São inúmeras as formas que o homem, em sua capacidade, expressa essa sede de céu, do que é eterno. Gostaria de ressaltar a via da música, e de forma ainda mais específica, músicas de artistas seculares que mesmo que não admitam, não queiram, ou não saibam, expressam essa busca pelo Amado de nossas almas. Eu poderia citar muitas letras, muitos artistas, mas me detive em alguns trechos de cantores que foram marcos na música brasileira e na vida nos jovens. Ainda com a banda Charlie Brown, tendo o seu vocalista morto à tão pouco tempo, deixo aqui mais um trecho suplicante por socorro. “É quando eu volto a me lembrar do que eu pensava nem ter feito. Vem me traz aquela paz. Você procura a perfeição e eu tenho andado sob efeito, mas posso te dizer que eu já não aguento mais…”
Buscando saciar esse desejo de Deus, o homem sai em uma corrida desenfreada a procura desse Amor, de algo que o preencha e o faça sentir-se completo. Muitos chamam esse desejo de vazio, outros de solidão, outros ainda de falta de sentido de vida. Como já dizia Frejat, “Eu procuro um amor, que ainda não encontrei, diferente de todos que amei”, procuramos um Amor diferente de todos que já experimentamos; um Amor que nos ame da forma que somos e que estamos; que nos faça sentirmo-nos completos e não usados, estraçalhados; um Amor que nos lance ao outro e não em nós mesmos. Segundo C.S Lewis, “as criaturas não nascem com desejos que não podem ser satisfeitos. Um bebê sente fome: bem, existe o alimento. Um patinho gosta de nadar: existe a água. O homem sente o desejo sexual: existe o sexo. Se descubro em mim um desejo que nenhuma experiência deste mundo pode satisfazer, a explicação mais provável é que fui criado para um outro mundo.” Infelizmente nem todo homem consegue compreender de forma tão lógica e rápida, o que foi compreendido por Lewis, e achando ser desse mundo, esse desejo insaciável, o busca em milhares de coisas, frustrando-se em todas as tentativas. Como não buscamos o Amor diretamente na fonte que é o próprio Deus, vamos ajustando neste espaço coisas, pessoas, profissões, sonhos, e no final das contas nos deparamos com o mesmo vazio inicial ou até maior, fruto de experiências traumáticas e dolorosas que o mundo vai nos proporcionando.

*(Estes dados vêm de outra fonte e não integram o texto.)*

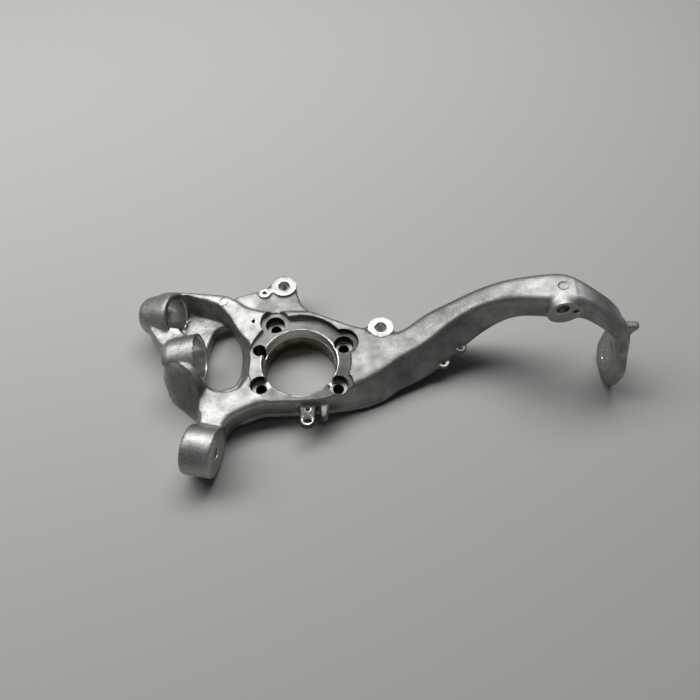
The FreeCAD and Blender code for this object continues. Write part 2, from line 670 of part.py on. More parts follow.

A partir dessas frustrações, o homem começa a expressar, além do desejo de Deus, uma dor por não encontrá-lo. Perdidos da luz, vêem-se em um verdadeiro escuro, chegando a dizer, como Cássia Eller, que “Quando tá escuro. E ninguém te ouve. Quando chega a noite. E você pode chorar… Há uma luz no túnel. Dos desesperados. Há um cais de porto. Prá quem precisa chegar…” Essa luz no fim do túnel, cantada por tantos cantores, é a luz da esperança, esperança que se foi com muitos, esperança que se perdeu em meio a mortes tão trágicas. Mas essa luz existe, essa luz é o próprio Cristo gritado por tantos corações, gritos que foram sufocados pela dor, pela desesperança. Essa luz é o Cristo em sua imensa misericórdia que todos os dias vem nos encontrar e mesmo que muitos não saibam, acredito que o nosso coração anseia por Deus, anseia por ser feliz, e baterá sempre inquieto, gritando por socorro, enquanto não descansarmos Naquele que é o nosso amparo.